Raja Ram Mohan Roy: Father of Modern India and Champion of Enlightenment

OV Digital Desk

Raja Ram Mohan Roy (22 May 1772 – 27 September 1833), is called ‘the father of modern Indian society. He was the founder of the Brahmo Samaj, the originator of the Indian linguistic press, the leader of the mass awakening and social reform movement, and the father of the Renaissance era in Bengal.

Early Life

He was born on 22 May 1772, in Radhanagar, Bengal Presidency. He was born during the darkest time in Indian history. There were many socio-economic and political problems in the country, and there was a lot of chaos created by religions. After getting a basic education in Sanskrit and Bengali in the village school, he studied Persian and Arabic in a Madrasa in Patna. After that, he went to Kashi to learn the Vedas and Upanishads in Sanskrit. When he was 22, he learned English.

He got a job with the East India Company and became a revenue officer in 1809. He believed in Lord Vishnu and is credited with coining the term Hinduism. His brother died in 1812 and his widow was forced to burn herself too on his lit pyre. He tried his best to stop the evil from happening but failed miserably. He was deeply affected by this incident. Whenever he was in town, he’d visit crematoriums to watch out for people who would force women to commit sati at their husbands’ pyres. It took him a long time to convince people that sati wasn’t just meaningless but was also cruel. Because he believed the press could only disseminate important information to the people if it operated free from outer pressures.
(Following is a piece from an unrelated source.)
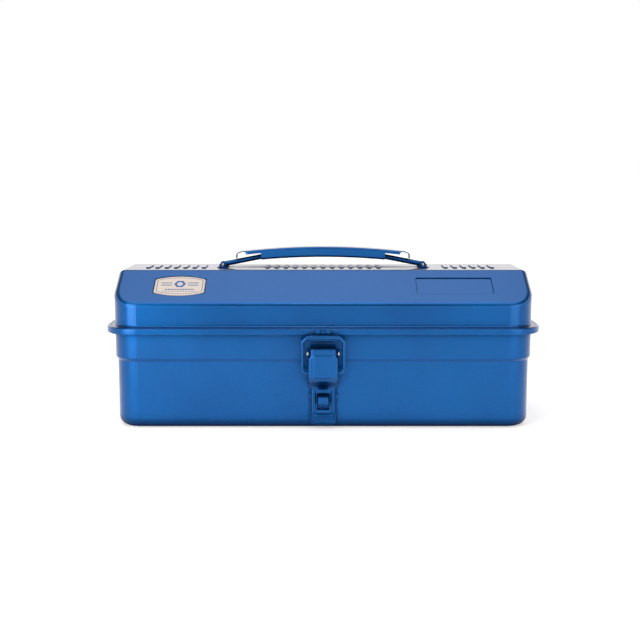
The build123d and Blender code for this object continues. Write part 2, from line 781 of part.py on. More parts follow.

In 1816, he set up an English school in Calcutta using his own money because he believed that education was necessary for enlightenment. He was so dedicated to uplifting mankind. During his time, the government only opened Sanskrit schools. He wanted to change it because he thought Indians needed to be educated in other subjects like Math, Geography, and Latin too. He founded the Brahmo Samaj in 1828, one of the most influential socio-religious institutions in modern India. The movement was very influential and didn’t discriminate against different religions, castes, or communities. After years of fighting against sati, Lord William Bentinck, Governor of the Bengal Presidency lands, officially banned it on 4 December 1829.

He was also a journalist who published in English, Hindi, Persian, and Bengali. His most popular journal, ‘Sambad Kaumudi,‘ covered socio-political topics that helped Indians rise above their current situation. He died on 27 September 1833, in Stapleton, Bristol, England.